--- Start Given material ---

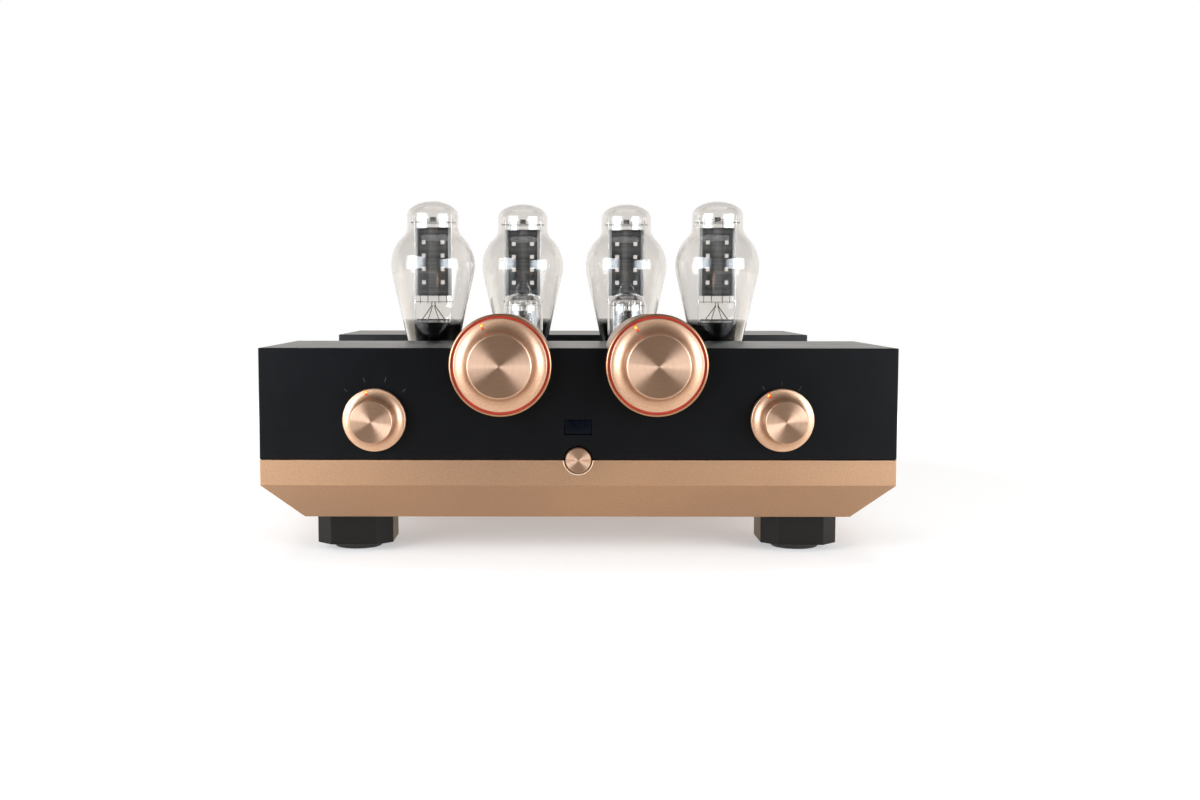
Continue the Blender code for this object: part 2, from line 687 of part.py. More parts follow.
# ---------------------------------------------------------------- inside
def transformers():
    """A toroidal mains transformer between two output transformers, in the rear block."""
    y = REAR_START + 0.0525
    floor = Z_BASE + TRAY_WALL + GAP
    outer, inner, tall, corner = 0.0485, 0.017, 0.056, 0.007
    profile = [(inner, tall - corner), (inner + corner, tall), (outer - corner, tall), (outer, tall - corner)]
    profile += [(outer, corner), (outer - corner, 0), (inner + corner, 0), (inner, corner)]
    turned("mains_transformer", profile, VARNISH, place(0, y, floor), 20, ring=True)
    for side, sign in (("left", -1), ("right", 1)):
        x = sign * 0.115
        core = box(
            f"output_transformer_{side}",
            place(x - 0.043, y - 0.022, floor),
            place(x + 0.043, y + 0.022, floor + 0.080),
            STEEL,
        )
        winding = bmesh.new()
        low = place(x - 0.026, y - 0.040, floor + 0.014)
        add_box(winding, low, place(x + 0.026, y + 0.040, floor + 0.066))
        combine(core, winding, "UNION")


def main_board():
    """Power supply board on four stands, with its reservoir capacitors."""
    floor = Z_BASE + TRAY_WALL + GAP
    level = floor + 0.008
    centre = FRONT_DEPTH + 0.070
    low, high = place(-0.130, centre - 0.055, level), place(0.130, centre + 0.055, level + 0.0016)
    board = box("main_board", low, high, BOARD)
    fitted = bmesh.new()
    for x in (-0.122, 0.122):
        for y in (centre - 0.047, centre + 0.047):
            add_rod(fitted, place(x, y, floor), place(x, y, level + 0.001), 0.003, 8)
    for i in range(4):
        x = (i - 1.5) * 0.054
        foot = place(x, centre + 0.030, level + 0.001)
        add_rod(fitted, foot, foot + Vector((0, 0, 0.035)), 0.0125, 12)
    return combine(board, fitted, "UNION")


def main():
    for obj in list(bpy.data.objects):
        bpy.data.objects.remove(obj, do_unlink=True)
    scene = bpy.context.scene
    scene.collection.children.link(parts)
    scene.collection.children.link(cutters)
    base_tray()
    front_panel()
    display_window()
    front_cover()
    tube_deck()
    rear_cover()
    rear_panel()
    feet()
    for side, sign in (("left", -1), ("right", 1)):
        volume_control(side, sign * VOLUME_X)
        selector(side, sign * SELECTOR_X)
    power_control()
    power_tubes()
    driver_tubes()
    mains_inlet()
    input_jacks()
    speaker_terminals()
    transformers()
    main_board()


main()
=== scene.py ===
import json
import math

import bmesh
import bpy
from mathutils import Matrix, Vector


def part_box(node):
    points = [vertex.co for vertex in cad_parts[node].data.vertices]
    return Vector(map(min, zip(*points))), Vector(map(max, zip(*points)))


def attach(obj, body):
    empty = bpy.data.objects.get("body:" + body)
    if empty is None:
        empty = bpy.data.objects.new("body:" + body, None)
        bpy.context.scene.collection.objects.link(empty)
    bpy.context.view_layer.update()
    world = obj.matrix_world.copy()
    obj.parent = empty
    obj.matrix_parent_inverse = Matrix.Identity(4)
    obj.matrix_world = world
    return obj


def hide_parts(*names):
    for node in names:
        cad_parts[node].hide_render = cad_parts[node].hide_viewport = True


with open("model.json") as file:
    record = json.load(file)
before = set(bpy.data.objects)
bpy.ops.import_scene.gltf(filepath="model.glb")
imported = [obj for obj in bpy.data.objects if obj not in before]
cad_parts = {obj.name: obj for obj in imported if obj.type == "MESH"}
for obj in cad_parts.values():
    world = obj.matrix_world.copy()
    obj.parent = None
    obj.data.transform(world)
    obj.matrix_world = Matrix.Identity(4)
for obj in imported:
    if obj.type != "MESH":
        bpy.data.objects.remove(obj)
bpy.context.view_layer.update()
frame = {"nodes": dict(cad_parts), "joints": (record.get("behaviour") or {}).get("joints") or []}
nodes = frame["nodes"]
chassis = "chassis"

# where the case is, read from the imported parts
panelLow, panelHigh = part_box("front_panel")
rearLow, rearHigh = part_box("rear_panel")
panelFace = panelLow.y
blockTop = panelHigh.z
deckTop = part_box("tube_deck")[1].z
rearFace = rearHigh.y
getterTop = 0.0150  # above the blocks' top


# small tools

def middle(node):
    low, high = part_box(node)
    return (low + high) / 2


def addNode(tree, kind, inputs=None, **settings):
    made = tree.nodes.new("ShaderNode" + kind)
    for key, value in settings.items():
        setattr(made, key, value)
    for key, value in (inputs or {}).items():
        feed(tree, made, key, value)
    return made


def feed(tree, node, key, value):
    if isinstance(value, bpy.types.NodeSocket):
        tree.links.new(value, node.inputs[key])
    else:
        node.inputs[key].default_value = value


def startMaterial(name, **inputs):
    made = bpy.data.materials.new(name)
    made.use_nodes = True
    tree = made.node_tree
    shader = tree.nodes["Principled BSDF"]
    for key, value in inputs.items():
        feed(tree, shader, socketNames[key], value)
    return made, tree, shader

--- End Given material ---

Each line must be given again exactly as written above.

Written response:
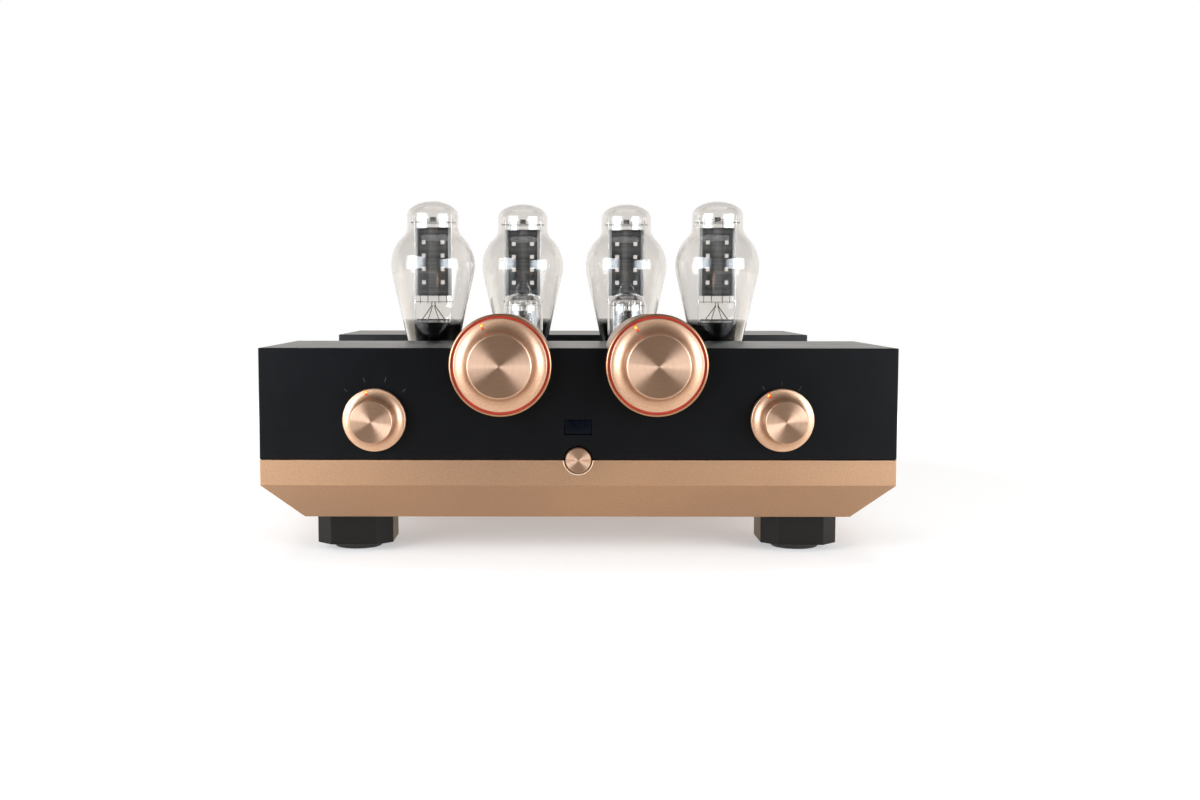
Continue the Blender code for this object: part 2, from line 687 of part.py. More parts follow.
# ---------------------------------------------------------------- inside
def transformers():
    """A toroidal mains transformer between two output transformers, in the rear block."""
    y = REAR_START + 0.0525
    floor = Z_BASE + TRAY_WALL + GAP
    outer, inner, tall, corner = 0.0485, 0.017, 0.056, 0.007
    profile = [(inner, tall - corner), (inner + corner, tall), (outer - corner, tall), (outer, tall - corner)]
    profile += [(outer, corner), (outer - corner, 0), (inner + corner, 0), (inner, corner)]
    turned("mains_transformer", profile, VARNISH, place(0, y, floor), 20, ring=True)
    for side, sign in (("left", -1), ("right", 1)):
        x = sign * 0.115
        core = box(
            f"output_transformer_{side}",
            place(x - 0.043, y - 0.022, floor),
            place(x + 0.043, y + 0.022, floor + 0.080),
            STEEL,
        )
        winding = bmesh.new()
        low = place(x - 0.026, y - 0.040, floor + 0.014)
        add_box(winding, low, place(x + 0.026, y + 0.040, floor + 0.066))
        combine(core, winding, "UNION")


def main_board():
    """Power supply board on four stands, with its reservoir capacitors."""
    floor = Z_BASE + TRAY_WALL + GAP
    level = floor + 0.008
    centre = FRONT_DEPTH + 0.070
    low, high = place(-0.130, centre - 0.055, level), place(0.130, centre + 0.055, level + 0.0016)
    board = box("main_board", low, high, BOARD)
    fitted = bmesh.new()
    for x in (-0.122, 0.122):
        for y in (centre - 0.047, centre + 0.047):
            add_rod(fitted, place(x, y, floor), place(x, y, level + 0.001), 0.003, 8)
    for i in range(4):
        x = (i - 1.5) * 0.054
        foot = place(x, centre + 0.030, level + 0.001)
        add_rod(fitted, foot, foot + Vector((0, 0, 0.035)), 0.0125, 12)
    return combine(board, fitted, "UNION")


def main():
    for obj in list(bpy.data.objects):
        bpy.data.objects.remove(obj, do_unlink=True)
    scene = bpy.context.scene
    scene.collection.children.link(parts)
    scene.collection.children.link(cutters)
    base_tray()
    front_panel()
    display_window()
    front_cover()
    tube_deck()
    rear_cover()
    rear_panel()
    feet()
    for side, sign in (("left", -1), ("right", 1)):
        volume_control(side, sign * VOLUME_X)
        selector(side, sign * SELECTOR_X)
    power_control()
    power_tubes()
    driver_tubes()
    mains_inlet()
    input_jacks()
    speaker_terminals()
    transformers()
    main_board()


main()
=== scene.py ===
import json
import math

import bmesh
import bpy
from mathutils import Matrix, Vector


def part_box(node):
    points = [vertex.co for vertex in cad_parts[node].data.vertices]
    return Vector(map(min, zip(*points))), Vector(map(max, zip(*points)))


def attach(obj, body):
    empty = bpy.data.objects.get("body:" + body)
    if empty is None:
        empty = bpy.data.objects.new("body:" + body, None)
        bpy.context.scene.collection.objects.link(empty)
    bpy.context.view_layer.update()
    world = obj.matrix_world.copy()
    obj.parent = empty
    obj.matrix_parent_inverse = Matrix.Identity(4)
    obj.matrix_world = world
    return obj


def hide_parts(*names):
    for node in names:
        cad_parts[node].hide_render = cad_parts[node].hide_viewport = True


with open("model.json") as file:
    record = json.load(file)
before = set(bpy.data.objects)
bpy.ops.import_scene.gltf(filepath="model.glb")
imported = [obj for obj in bpy.data.objects if obj not in before]
cad_parts = {obj.name: obj for obj in imported if obj.type == "MESH"}
for obj in cad_parts.values():
    world = obj.matrix_world.copy()
    obj.parent = None
    obj.data.transform(world)
    obj.matrix_world = Matrix.Identity(4)
for obj in imported:
    if obj.type != "MESH":
        bpy.data.objects.remove(obj)
bpy.context.view_layer.update()
frame = {"nodes": dict(cad_parts), "joints": (record.get("behaviour") or {}).get("joints") or []}
nodes = frame["nodes"]
chassis = "chassis"

# where the case is, read from the imported parts
panelLow, panelHigh = part_box("front_panel")
rearLow, rearHigh = part_box("rear_panel")
panelFace = panelLow.y
blockTop = panelHigh.z
deckTop = part_box("tube_deck")[1].z
rearFace = rearHigh.y
getterTop = 0.0150  # above the blocks' top


# small tools

def middle(node):
    low, high = part_box(node)
    return (low + high) / 2


def addNode(tree, kind, inputs=None, **settings):
    made = tree.nodes.new("ShaderNode" + kind)
    for key, value in settings.items():
        setattr(made, key, value)
    for key, value in (inputs or {}).items():
        feed(tree, made, key, value)
    return made


def feed(tree, node, key, value):
    if isinstance(value, bpy.types.NodeSocket):
        tree.links.new(value, node.inputs[key])
    else:
        node.inputs[key].default_value = value


def startMaterial(name, **inputs):
    made = bpy.data.materials.new(name)
    made.use_nodes = True
    tree = made.node_tree
    shader = tree.nodes["Principled BSDF"]
    for key, value in inputs.items():
        feed(tree, shader, socketNames[key], value)
    return made, tree, shader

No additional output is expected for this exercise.